The Costa Rican version of SWAT is known as the Special Support Unit (UEA). Geraldo Camacho, their chief, said the tactical training was beneficial.
“We learned new tactics to be used in vehicle assaults, extracting prisoners from moving cars, close-quarter battles securing buildings and the use of flash-bang grenades,” said the chief, who also served as TACTICA’s translator.
He referred inquiries on the religious component of the training to TACTICA leader Ryan Rought. But the retired police officer from Kalamazoo declined to be interviewed.
A Public Security Ministry spokeswoman said Rought didn’t want to “glorify himself.”

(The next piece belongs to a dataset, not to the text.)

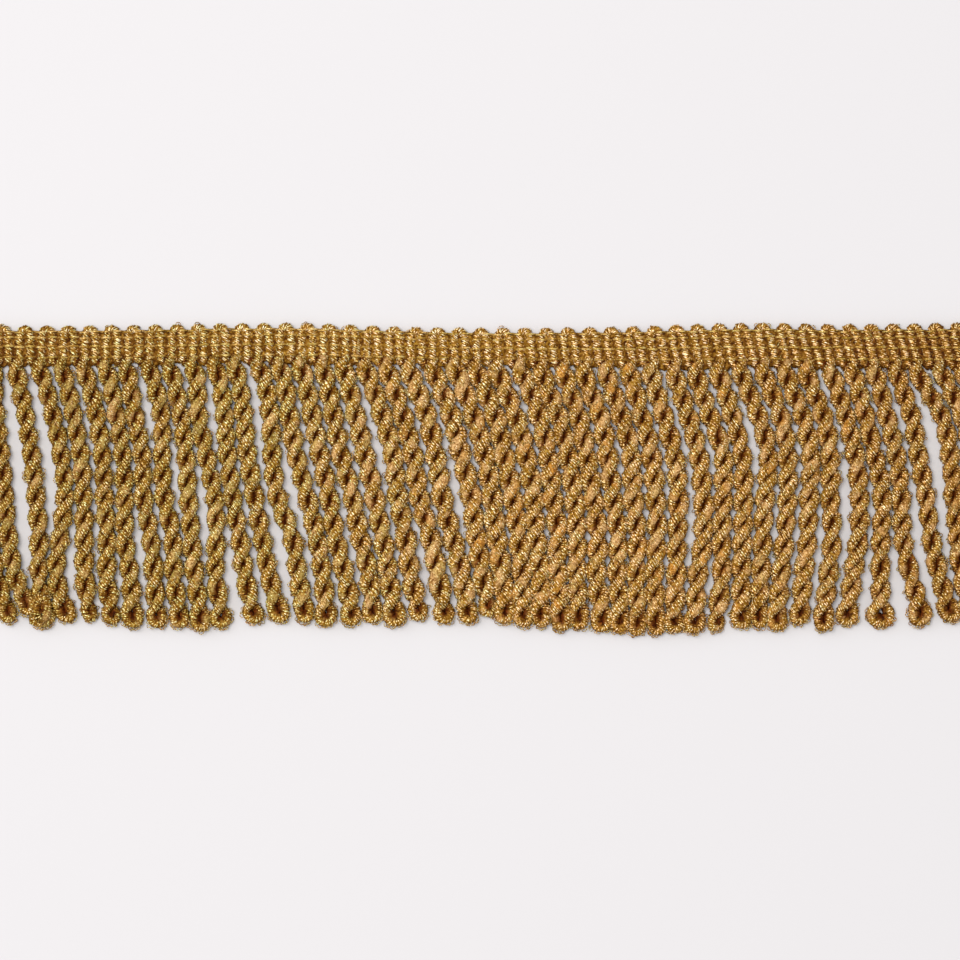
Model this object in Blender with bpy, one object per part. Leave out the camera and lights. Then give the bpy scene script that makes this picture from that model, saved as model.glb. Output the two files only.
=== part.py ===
"""A cut length of metallic gold cord fringe trim, laid flat.

One gimp cord makes the whole trim. It runs up, over and down through the heading, so the heading
is a band of ribs with a scalloped top edge, and between two scallops it drops as a two-ply
twisted strand that ends in a loop. X runs along the trim, +Y towards the scallops, +Z up from
the surface that the trim lies on.
"""

import math
from collections import namedtuple

import bmesh
import bpy

MM = 0.001

# Heading
SCALLOPS = 48
PITCH = 5.43 * MM  # from one scallop to the next: two ribs
BAND_HEIGHT = 9.9 * MM  # lower edge to the tops of the scallops
BAND_THICK = 3.0 * MM
LEAN_DEGREES = 15.0  # the ribs stand upright at the left end and lean over at the right end
LEAN_STARTS = -40.0 * MM
LEAN_ENDS = 98.0 * MM
SCALLOP_FOOT = 0.80  # share of the band's height where the tops part from each other
BEND_THICK = 0.95  # where the cord bends over at a scallop's top there is no groove in its middle

# Across one scallop, from notch to notch: the share of a pitch from its middle, the height of
# the ribs there as a share of the band's thickness, and how far up its top edge reaches.
RibColumn = namedtuple("RibColumn", "across thick top")
RIB_COLUMNS = (
    RibColumn(-0.50, 0.55, 0.835),
    RibColumn(-0.36, 0.93, 0.920),
    RibColumn(-0.20, 0.98, 0.985),
    RibColumn(0.00, 0.64, 1.000),
    RibColumn(0.20, 0.98, 0.985),
    RibColumn(0.36, 0.93, 0.920),
)

# Up the band, from the lower edge to the tops: the ribs are drawn in where a binding thread
# crosses them and swell between the threads.
RibRow = namedtuple("RibRow", "share swell")
RIB_ROWS = (
    RibRow(0.000, 0.70),
    RibRow(0.114, 0.86),
    RibRow(0.266, 1.02),
    RibRow(0.405, 0.86),
    RibRow(0.530, 1.02),
    RibRow(0.660, 0.86),
    RibRow(0.800, 1.00),
    RibRow(0.930, 0.95),
    RibRow(1.000, 0.55),
)

# The band isn't quite straight: how far its lower edge and its tops stand off their mean lines.
BandWave = namedtuple("BandWave", "along foot top")
BAND_WAVE = (
    BandWave(-130.3 * MM, 0.2 * MM, -0.2 * MM),
    BandWave(-90.0 * MM, 0.2 * MM, -0.2 * MM),
    BandWave(-45.0 * MM, 0.7 * MM, 0.4 * MM),
    BandWave(-10.0 * MM, 0.0 * MM, -0.7 * MM),
    BandWave(30.0 * MM, -0.5 * MM, -0.7 * MM),
    BandWave(70.0 * MM, -0.5 * MM, 0.4 * MM),
    BandWave(95.0 * MM, -0.5 * MM, 0.1 * MM),
    BandWave(130.3 * MM, -0.5 * MM, 0.6 * MM),
)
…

An evangelical Web site chronicling TACTICA’s efforts stated the group initially had some difficulty pulling off the training here, which was initially scheduled for January 2006.
“Sixteen days before our departure to Costa Rica, where we had confirmed plans to train…our entrance was denied,” states an account by Rought. “A very last-minute decision by the ‘Director of Police Affairs’ was made, which in essence closed all doors for our January trip.”
With the Costa Rica trip temporarily nixed, Rought’s group then conducted a similar training operation in Managua, Nicaragua, during which they donated 111 bulletproof jackets to police there.
The Christian cops then spent “many nights on our knees in prayer, crying out to God, ‘Lord, WHERE are you directing our family? How are you going to make this outreach take place?’” states the Web site. “We poured our hearts out to God, asking for his perfect will to be accomplished in regards to this police ministry… GOD HAS PROVIDED A WAY!”